How the turtle got its unique hard shell
How the turtle shell evolved has puzzled scientists for years, but new research sheds light on how their hard shells were formed.
Scientists say the ancient fossil skeleton of an extinct South African reptile has helped bridge a 30 to 55-million-year gap.
This ancestor of the modern turtle, Eunotosaurus, is thought to be around 260 million years old.
It had significant differences to a recently found fossil relative.
Eunotosaurus was discovered over a century ago but new research in the journal Current Biology has only now analysed its differences to other turtle fossils.
A turtle's shell is unique in that it is made up of around 50 bones, with ribs, shoulder bones and vertebrae fused together to form a hard external shell.
How it forms today can be observed in a developing turtle embryo. Ribs broaden first followed by the broadening of vertebrae. The final state is the development of an outer layer of skin on the perimeter of the shell.
"The turtle shell is a complex structure whose initial transformations started over 260 million years ago in the Permian period," said lead author of the study, Dr Tyler Lyson from the Smithsonian Institution and Yale University.
"The shell evolved over millions of years and was gradually modified into its present-day shape."
A turtle fossil 210 million years old had a fully developed shell similar to those today, but 10 million years earlier, a fossil discovered in China, named Odontochelys semitestac, had an incomplete top shell, called a carapace.
This fossil has now helped Dr Lyson and colleagues compare the modern turtle with its ancestor Eunotosaurus.
Like turtles today, Eunotosaurus had nine pairs of T-shaped ribs. This ancient creature however did not have broad spines on its vertebrae, which both Odontochelys and modern-day turtles do have.
It also lacked intercostal muscles, which are the group of muscles that run between the ribs, and did not have osteoderms - bony scales.
"Eunotosaurus is a good transitional fossil which bridges the morphological gap between turtles and other reptiles," said Dr Lyson.

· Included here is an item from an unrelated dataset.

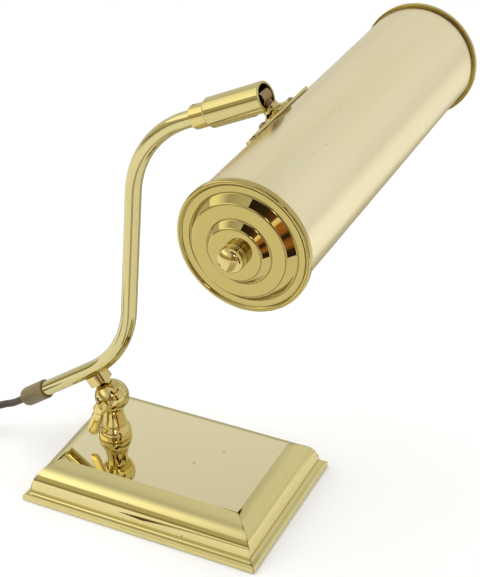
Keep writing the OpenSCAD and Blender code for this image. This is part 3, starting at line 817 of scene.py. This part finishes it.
def felt_shape():
    """A pad of felt with a soft, slightly uneven edge."""
    x = BASE_LEN / 2 - FELT_MARGIN
    y = BASE_WID / 2 - FELT_MARGIN
    step = 2.0
    corners = [Vector(p) for p in ((x, y), (-x, y), (-x, -y), (x, -y))]
    outline = []
    for start, end in zip(corners, corners[1:] + corners[:1]):
        count = max(2, round((end - start).length / step))
        for k in range(count):
            p = start + (end - start) * k / count
            pull = 0.25 * (0.5 + noise.noise(Vector((p[0] * 0.3, p[1] * 0.3, 0))))
            outline.append(p * (1 - pull / p.length))
    rows = []
    for z, inset in ((0.0, 0.5), (0.25, 0.1), (0.9, 0.0), (FELT_H, 0.25)):
        rows.append([(*(p * (1 - inset / p.length)), z) for p in outline])
    return lofted(rows)


felt = piece("felt_sole", felt_shape(), LAMP, "base", mat_felt, ["felt_pad"])


# ---------- column ----------

FOOT_TOP_R = 9.7
foot_low = BASE_TOP + 0.1
foot_high = foot_low + FOOT_H
foot_dome = [(foot_low + 1 + 9 * sin_of(a), FOOT_R - 3.6 * (1 - cos_of(a))) for a in range(0, 73, 6)]
foot_profile = filleted(
    [(foot_low, 4.2), (foot_low, FOOT_R - 0.6)] + foot_dome
    + [(foot_high - 1.2, FOOT_TOP_R), (foot_high, FOOT_TOP_R), (foot_high, 4.2)], 0.5)
piece("foot_brass", lathe(foot_profile, ring=True), COLUMN, "base", mat_turned, ["column_foot"])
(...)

The evidence between fossil and developmental data shows that first the ribs broadened, then the neural spines of the vertebrae broadened, and finally osteoderms on the outer side of the shell formed. These all sutured together to form the modern-day turtle shell, he added.
"One of the direct consequences of forming a protective shell by broadening and locking their ribs is that turtles cannot use their ribs to breathe.
"Instead turtles have developed a unique abdominal muscular sling that wraps around their lungs and organs to help them breathe."
Judith Cebra-Thomas, assistant professor from the department of biology at Millersville University in Pennsylvania, who was not involved with the study, said the research was very important in terms of understanding the turtle shell's evolution.
"The turtle shell is considered an evolutionary novelty, which means that there are no closely analogous structures in related animals.
"That leads to the notion that such things cannot occur through normal evolutionary processes. But, when you examine it in detail, you can see the series of steps, each of them explainable through small changes that gradually add up to the novel structure."